Entries with model source code:

● ● ● ● ● ● ●

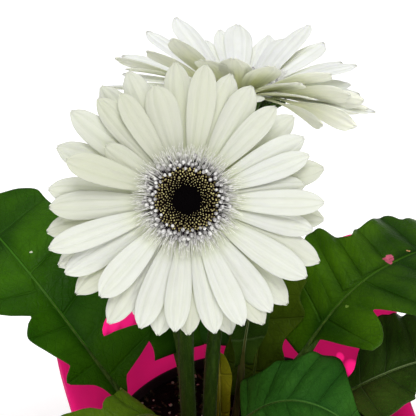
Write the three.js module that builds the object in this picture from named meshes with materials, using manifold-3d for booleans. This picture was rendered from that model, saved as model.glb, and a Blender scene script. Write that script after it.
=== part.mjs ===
// A white gerbera in a black nursery pot, standing in a flared magenta pot cover.
// Millimetres, +Z up, origin at the centre of the cover's base. Every piece is one closed mesh.
import * as THREE from 'three';
import { mergeVertices } from 'three/addons/utils/BufferGeometryUtils.js';
import Module from 'manifold-3d';

const wasm = await Module();
wasm.setup();

const { Vector3, MathUtils } = THREE;
const radians = MathUtils.degToRad;

// Driving dimensions.
const gap = 0.3; // clearance where one piece rests on or stands in another
const coverBaseRadius = 45;
const coverTaper = 0.2; // gain in radius for each millimetre of height
const coverWall = 1.0;
const coverFloor = 1.2;
const coverSegments = 48;
// The corners of the cover's rim and the dips between them: [azimuth, height].
const coverRim = [
  [10, 119], [55, 166], [74, 148], [116, 132], [172, 159], [208, 112], [238, 140], [276, 114], [325, 132],
];
const coverCornerFlare = 4;
const nurseryBaseRadius = 42.5;
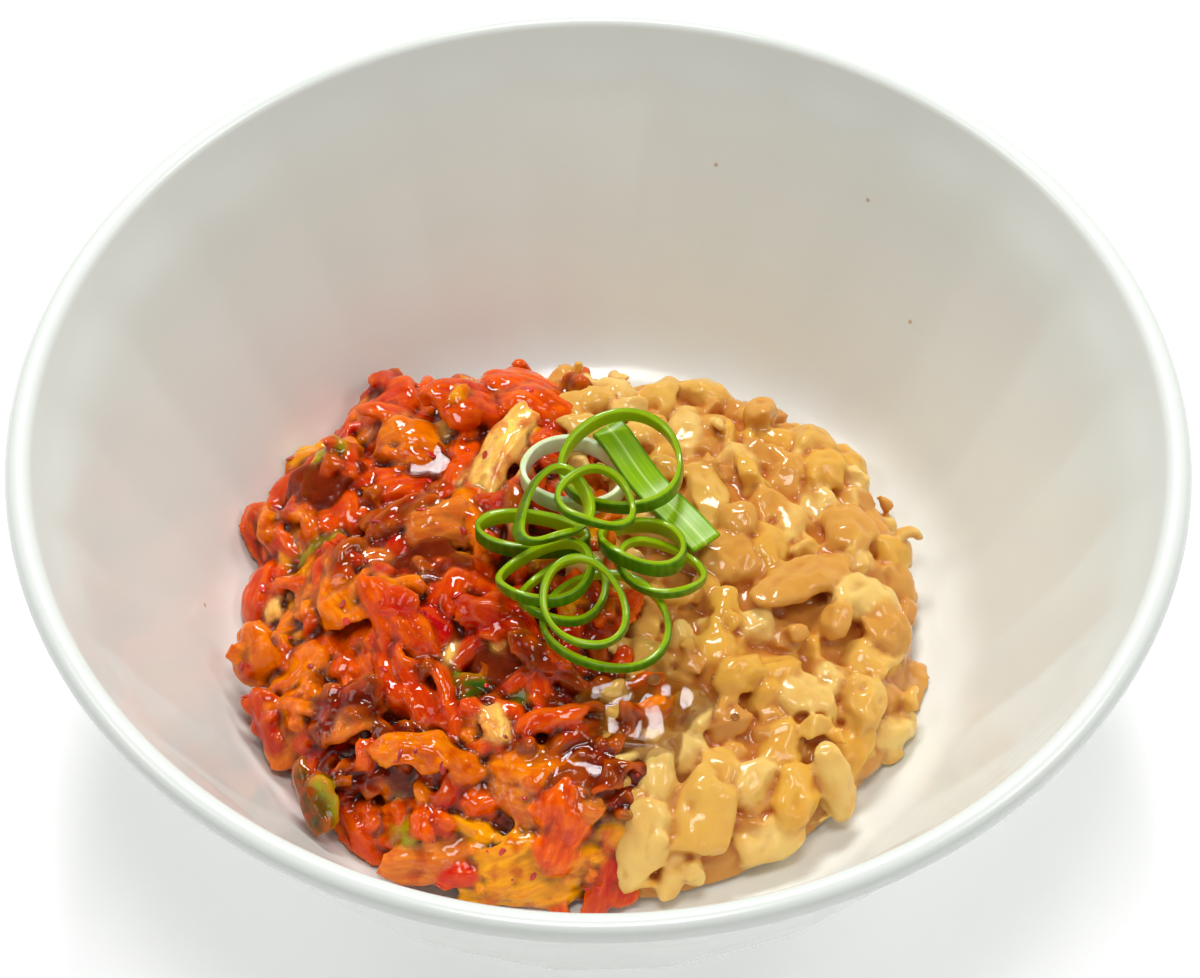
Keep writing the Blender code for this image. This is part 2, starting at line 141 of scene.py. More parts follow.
# Kimchi pieces that stand out, at their pixels in the photograph: size, heading, form and colour
Cut = namedtuple("Cut", "px py length width turn form tint pitch roll raised", defaults=(0, 0, 0.0))
KIMCHI_CUTS = (
    Cut(403, 378, 8, 6, 80, "chunk", "red", 0, 0, 0.8),
    Cut(427, 374, 9, 3, 95, "strip", "pale", -40, 0, 1.2),
    Cut(476, 389, 14, 10, 20, "chunk", "orange", 0, 0, 0.6),
    Cut(532, 384, 14, 11, -30, "chunk", "bright", 0, 0, 0.8),
    Cut(380, 397, 9, 7, 10, "chunk", "orange"),
    Cut(340, 418, 13, 9, 25, "leaf", "bright"),
    Cut(369, 433, 10, 8, 40, "chunk", "amber"),
    Cut(404, 431, 9, 8, 0, "chunk", "amber"),
    Cut(421, 412, 15, 9, 5, "leaf", "red"),
    Cut(450, 435, 16, 6, 28, "stem", "pale", 0, 0, 0.5),
    Cut(455, 456, 9, 8, 80, "chunk", "bright"),
    Cut(495, 452, 18, 5.5, 57, "stem", "pale", 0, 0, 0.7),
    Cut(528, 412, 6, 4, 80, "bit", "pale", 0, 0, 1.0),
    Cut(402, 490, 21, 14, 15, "leaf", "orange", 0, 0, 0.3),
    Cut(274, 487, 12, 9, 30, "chunk", "orange", 0, 0, 0.6),
    Cut(291, 452, 8, 5, -10, "leaf", "yellow", 0, 0, 0.4),
    Cut(314, 457, 9, 6, 10, "leaf", "olive"),
    Cut(348, 467, 9, 8, -20, "chunk", "orange"),
    Cut(335, 533, 15, 11, 60, "leaf", "olive", 0, 0, 0.3),
    Cut(356, 516, 12, 6, 100, "strip", "orange", 0, 0, 0.4),
    Cut(389, 537, 13, 7, 85, "leaf", "red"),
    Cut(448, 523, 15, 7, 8, "arch", "tan", 0, 0, 1.2),
    Cut(283, 563, 19, 7, 110, "leaf", "yellow", 0, 0, 0.8),
    Cut(316, 577, 20, 14, 120, "leaf", "amber"),
    Cut(246, 545, 10, 9, 90, "leaf", "orange"),
    Cut(250, 584, 10, 8, 70, "chunk", "orange"),
    Cut(342, 590, 15, 9, 10, "stem", "tan"),
    Cut(390, 605, 8, 5, -15, "bit", "pepper", 0, 0, 0.6),
    Cut(421, 597, 6, 5, 30, "bit", "pepper", 0, 0, 0.6),
    Cut(425, 622, 8, 8, -20, "bit", "pepper"),
    Cut(396, 626, 17, 6, -58, "stem", "bright", 0, 0, 0.3),
    Cut(500, 614, 12, 7, -20, "leaf", "red", 0, 0, 0.3),
    Cut(465, 572, 12, 9, 75, "leaf", "orange"),
    Cut(450, 600, 10, 8, 60, "stem", "orange"),
    Cut(272, 622, 12, 9, 40, "leaf", "amber"),
    Cut(363, 632, 9, 6, 100, "leaf", "tan"),
    Cut(240, 662, 8, 6, 80, "chunk", "amber", 0, 0, -0.4),
    Cut(279, 680, 14, 5.5, 38, "strip", "amber", 0, 0, 0.6),
    Cut(288, 727, 12, 7, 50, "stem", "amber", 0, 0, 0.5),
    Cut(371, 668, 27, 14, -62, "leaf", "bright", 0, 0, 0.6),
    Cut(408, 692, 22, 8, -60, "leaf", "orange", 0, 0, 0.2),
    Cut(335, 739, 11, 10, 30, "chunk", "pepper", 0, 0, 0.2),
    Cut(381, 761, 11, 11, 10, "leaf", "deep"),
    Cut(335, 706, 11, 8, 20, "leaf", "deep"),
    Cut(359, 713, 10, 3.5, 40, "strip", "tan", 0, 0, 0.5),
    Cut(434, 747, 17, 6, -8, "arch", "amber", 0, 0, 0.3),
    Cut(474, 685, 10, 7, 25, "leaf", "green", 0, 0, 0.6),
    Cut(529, 708, 6, 5, 0, "bit", "green"),
    Cut(552, 713, 9, 3.5, 10, "strip", "orange", 0, 0, 0.5),
    Cut(496, 722, 5, 4, 90, "bit", "pale", 0, 0, 0.8),
    Cut(494, 752, 14, 9, 80, "leaf", "orange", 0, 0, 0.3),
    Cut(491, 803, 20, 12, 60, "leaf", "bright", 0, 0, 0.6),
    Cut(536, 762, 14, 6, -15, "strip", "amber", 0, 0, 0.3),
    Cut(542, 791, 15, 9, -20, "stem", "tan"),
    Cut(553, 868, 27, 12, 22, "leaf", "yellow", 0, 0, 0.6),
    Cut(577, 820, 15, 12, 80, "leaf", "bright", 0, 0, 0.3),
    Cut(600, 715, 17, 7, 42, "leaf", "brown", 0, 0, 0.2),
    Cut(614, 782, 10, 6, 20, "leaf", "red"),
    Cut(627, 804, 9, 3, 80, "bit", "dark_green"),
    Cut(606, 834, 9, 3, 60, "bit", "dark_green"),
    Cut(614, 855, 19, 7, 84, "leaf", "red", 0, 0, 0.2),
    Cut(303, 797, 11, 4, 100, "bit", "dark_green", 0, 0, 0.4),
    Cut(320, 804, 7, 4, 80, "bit", "olive", 0, 0, 0.4),
    Cut(370, 842, 22, 11, -8, "leaf", "bright"),
    Cut(351, 833, 13, 4, -65, "strip", "orange", 0, 0, 0.4),
    Cut(407, 830, 7, 4, 0, "bit", "olive", 0, 0, 0.4),
    Cut(437, 868, 15, 6, 5, "stem", "tan"),
    Cut(456, 877, 6, 4, 0, "bit", "pepper", 0, 0, 0.4),
    Cut(300, 772, 9, 7, 20, "chunk", "orange"),
    Cut(247, 720, 10, 7, 100, "leaf", "red"),
    Cut(314, 656, 10, 7, 10, "stem", "amber", 0, 0, 0.3),
    Cut(263, 624, 9, 8, 30, "chunk", "orange"),
    Cut(568, 690, 12, 8, 30, "leaf", "deep"),
    Cut(588, 748, 12, 9, 30, "leaf", "deep"),
)
KIMCHI_TOP_COUNT = 380
KIMCHI_BIT_COUNT = 420
BIT_LENGTH = (2.2, 4.6)
BIT_WIDTH = (1.6, 3.2)
KIMCHI_UNDER_COUNT = 130
CUT_LENGTH = (5.5, 14.0)
CUT_WIDTH = (2.0, 5.0)
CUT_CLEAR = 0.22
CUT_TILT = 24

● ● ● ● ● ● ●

# WHAT YOU NEED TO DO
Copy down the whole of the data above, matching it exactly.

# COMPLETE OUTPUT
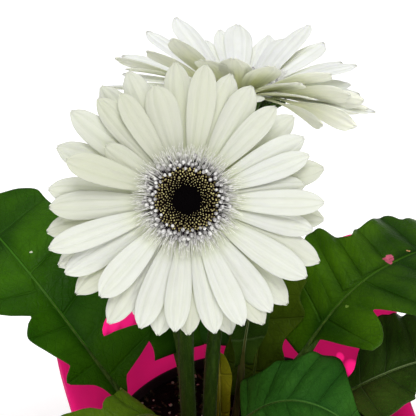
Write the three.js module that builds the object in this picture from named meshes with materials, using manifold-3d for booleans. This picture was rendered from that model, saved as model.glb, and a Blender scene script. Write that script after it.
=== part.mjs ===
// A white gerbera in a black nursery pot, standing in a flared magenta pot cover.
// Millimetres, +Z up, origin at the centre of the cover's base. Every piece is one closed mesh.
import * as THREE from 'three';
import { mergeVertices } from 'three/addons/utils/BufferGeometryUtils.js';
import Module from 'manifold-3d';

const wasm = await Module();
wasm.setup();

const { Vector3, MathUtils } = THREE;
const radians = MathUtils.degToRad;

// Driving dimensions.
const gap = 0.3; // clearance where one piece rests on or stands in another
const coverBaseRadius = 45;
const coverTaper = 0.2; // gain in radius for each millimetre of height
const coverWall = 1.0;
const coverFloor = 1.2;
const coverSegments = 48;
// The corners of the cover's rim and the dips between them: [azimuth, height].
const coverRim = [
  [10, 119], [55, 166], [74, 148], [116, 132], [172, 159], [208, 112], [238, 140], [276, 114], [325, 132],
];
const coverCornerFlare = 4;
const nurseryBaseRadius = 42.5;
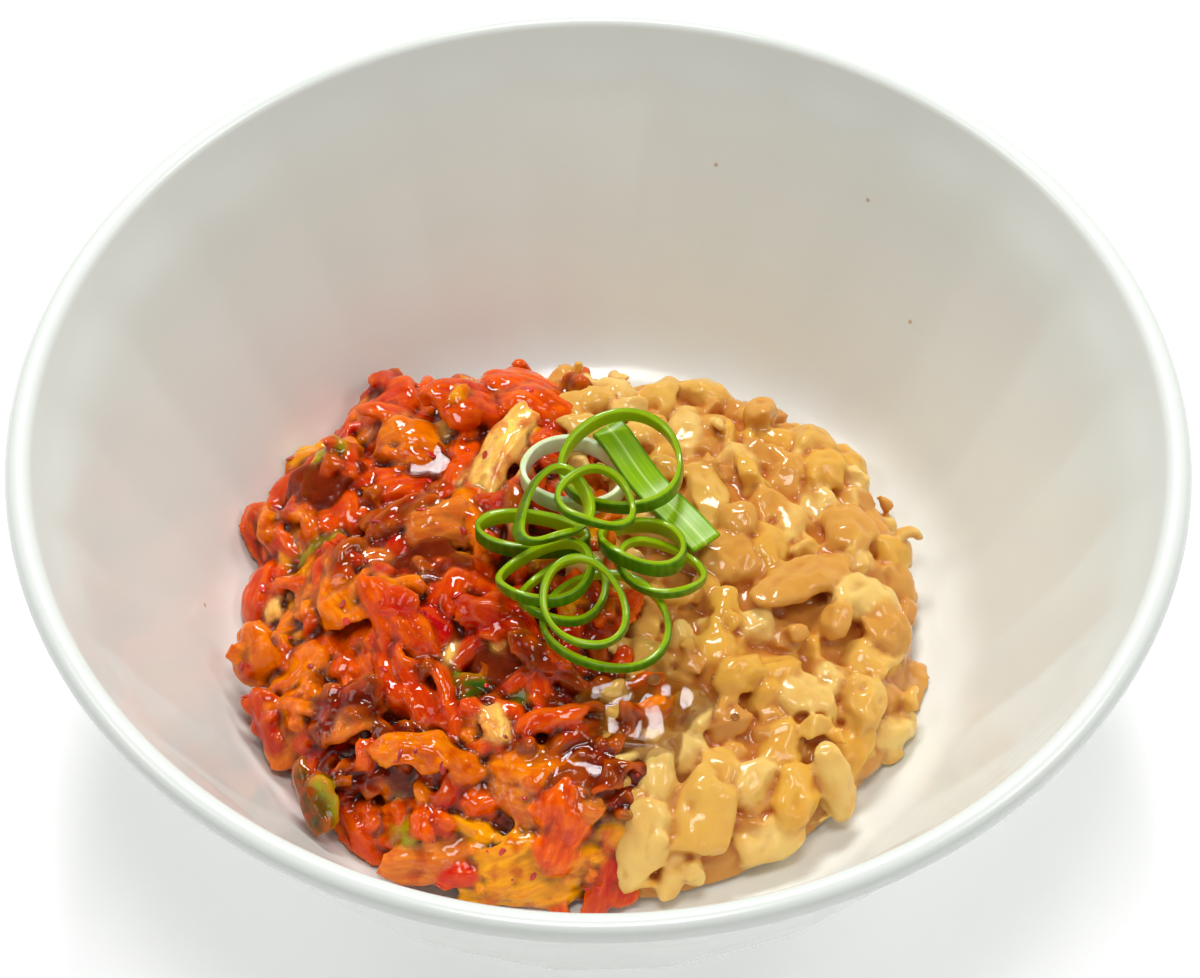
Keep writing the Blender code for this image. This is part 2, starting at line 141 of scene.py. More parts follow.
# Kimchi pieces that stand out, at their pixels in the photograph: size, heading, form and colour
Cut = namedtuple("Cut", "px py length width turn form tint pitch roll raised", defaults=(0, 0, 0.0))
KIMCHI_CUTS = (
    Cut(403, 378, 8, 6, 80, "chunk", "red", 0, 0, 0.8),
    Cut(427, 374, 9, 3, 95, "strip", "pale", -40, 0, 1.2),
    Cut(476, 389, 14, 10, 20, "chunk", "orange", 0, 0, 0.6),
    Cut(532, 384, 14, 11, -30, "chunk", "bright", 0, 0, 0.8),
    Cut(380, 397, 9, 7, 10, "chunk", "orange"),
    Cut(340, 418, 13, 9, 25, "leaf", "bright"),
    Cut(369, 433, 10, 8, 40, "chunk", "amber"),
    Cut(404, 431, 9, 8, 0, "chunk", "amber"),
    Cut(421, 412, 15, 9, 5, "leaf", "red"),
    Cut(450, 435, 16, 6, 28, "stem", "pale", 0, 0, 0.5),
    Cut(455, 456, 9, 8, 80, "chunk", "bright"),
    Cut(495, 452, 18, 5.5, 57, "stem", "pale", 0, 0, 0.7),
    Cut(528, 412, 6, 4, 80, "bit", "pale", 0, 0, 1.0),
    Cut(402, 490, 21, 14, 15, "leaf", "orange", 0, 0, 0.3),
    Cut(274, 487, 12, 9, 30, "chunk", "orange", 0, 0, 0.6),
    Cut(291, 452, 8, 5, -10, "leaf", "yellow", 0, 0, 0.4),
    Cut(314, 457, 9, 6, 10, "leaf", "olive"),
    Cut(348, 467, 9, 8, -20, "chunk", "orange"),
    Cut(335, 533, 15, 11, 60, "leaf", "olive", 0, 0, 0.3),
    Cut(356, 516, 12, 6, 100, "strip", "orange", 0, 0, 0.4),
    Cut(389, 537, 13, 7, 85, "leaf", "red"),
    Cut(448, 523, 15, 7, 8, "arch", "tan", 0, 0, 1.2),
    Cut(283, 563, 19, 7, 110, "leaf", "yellow", 0, 0, 0.8),
    Cut(316, 577, 20, 14, 120, "leaf", "amber"),
    Cut(246, 545, 10, 9, 90, "leaf", "orange"),
    Cut(250, 584, 10, 8, 70, "chunk", "orange"),
    Cut(342, 590, 15, 9, 10, "stem", "tan"),
    Cut(390, 605, 8, 5, -15, "bit", "pepper", 0, 0, 0.6),
    Cut(421, 597, 6, 5, 30, "bit", "pepper", 0, 0, 0.6),
    Cut(425, 622, 8, 8, -20, "bit", "pepper"),
    Cut(396, 626, 17, 6, -58, "stem", "bright", 0, 0, 0.3),
    Cut(500, 614, 12, 7, -20, "leaf", "red", 0, 0, 0.3),
    Cut(465, 572, 12, 9, 75, "leaf", "orange"),
    Cut(450, 600, 10, 8, 60, "stem", "orange"),
    Cut(272, 622, 12, 9, 40, "leaf", "amber"),
    Cut(363, 632, 9, 6, 100, "leaf", "tan"),
    Cut(240, 662, 8, 6, 80, "chunk", "amber", 0, 0, -0.4),
    Cut(279, 680, 14, 5.5, 38, "strip", "amber", 0, 0, 0.6),
    Cut(288, 727, 12, 7, 50, "stem", "amber", 0, 0, 0.5),
    Cut(371, 668, 27, 14, -62, "leaf", "bright", 0, 0, 0.6),
    Cut(408, 692, 22, 8, -60, "leaf", "orange", 0, 0, 0.2),
    Cut(335, 739, 11, 10, 30, "chunk", "pepper", 0, 0, 0.2),
    Cut(381, 761, 11, 11, 10, "leaf", "deep"),
    Cut(335, 706, 11, 8, 20, "leaf", "deep"),
    Cut(359, 713, 10, 3.5, 40, "strip", "tan", 0, 0, 0.5),
    Cut(434, 747, 17, 6, -8, "arch", "amber", 0, 0, 0.3),
    Cut(474, 685, 10, 7, 25, "leaf", "green", 0, 0, 0.6),
    Cut(529, 708, 6, 5, 0, "bit", "green"),
    Cut(552, 713, 9, 3.5, 10, "strip", "orange", 0, 0, 0.5),
    Cut(496, 722, 5, 4, 90, "bit", "pale", 0, 0, 0.8),
    Cut(494, 752, 14, 9, 80, "leaf", "orange", 0, 0, 0.3),
    Cut(491, 803, 20, 12, 60, "leaf", "bright", 0, 0, 0.6),
    Cut(536, 762, 14, 6, -15, "strip", "amber", 0, 0, 0.3),
    Cut(542, 791, 15, 9, -20, "stem", "tan"),
    Cut(553, 868, 27, 12, 22, "leaf", "yellow", 0, 0, 0.6),
    Cut(577, 820, 15, 12, 80, "leaf", "bright", 0, 0, 0.3),
    Cut(600, 715, 17, 7, 42, "leaf", "brown", 0, 0, 0.2),
    Cut(614, 782, 10, 6, 20, "leaf", "red"),
    Cut(627, 804, 9, 3, 80, "bit", "dark_green"),
    Cut(606, 834, 9, 3, 60, "bit", "dark_green"),
    Cut(614, 855, 19, 7, 84, "leaf", "red", 0, 0, 0.2),
    Cut(303, 797, 11, 4, 100, "bit", "dark_green", 0, 0, 0.4),
    Cut(320, 804, 7, 4, 80, "bit", "olive", 0, 0, 0.4),
    Cut(370, 842, 22, 11, -8, "leaf", "bright"),
    Cut(351, 833, 13, 4, -65, "strip", "orange", 0, 0, 0.4),
    Cut(407, 830, 7, 4, 0, "bit", "olive", 0, 0, 0.4),
    Cut(437, 868, 15, 6, 5, "stem", "tan"),
    Cut(456, 877, 6, 4, 0, "bit", "pepper", 0, 0, 0.4),
    Cut(300, 772, 9, 7, 20, "chunk", "orange"),
    Cut(247, 720, 10, 7, 100, "leaf", "red"),
    Cut(314, 656, 10, 7, 10, "stem", "amber", 0, 0, 0.3),
    Cut(263, 624, 9, 8, 30, "chunk", "orange"),
    Cut(568, 690, 12, 8, 30, "leaf", "deep"),
    Cut(588, 748, 12, 9, 30, "leaf", "deep"),
)
KIMCHI_TOP_COUNT = 380
KIMCHI_BIT_COUNT = 420
BIT_LENGTH = (2.2, 4.6)
BIT_WIDTH = (1.6, 3.2)
KIMCHI_UNDER_COUNT = 130
CUT_LENGTH = (5.5, 14.0)
CUT_WIDTH = (2.0, 5.0)
CUT_CLEAR = 0.22
CUT_TILT = 24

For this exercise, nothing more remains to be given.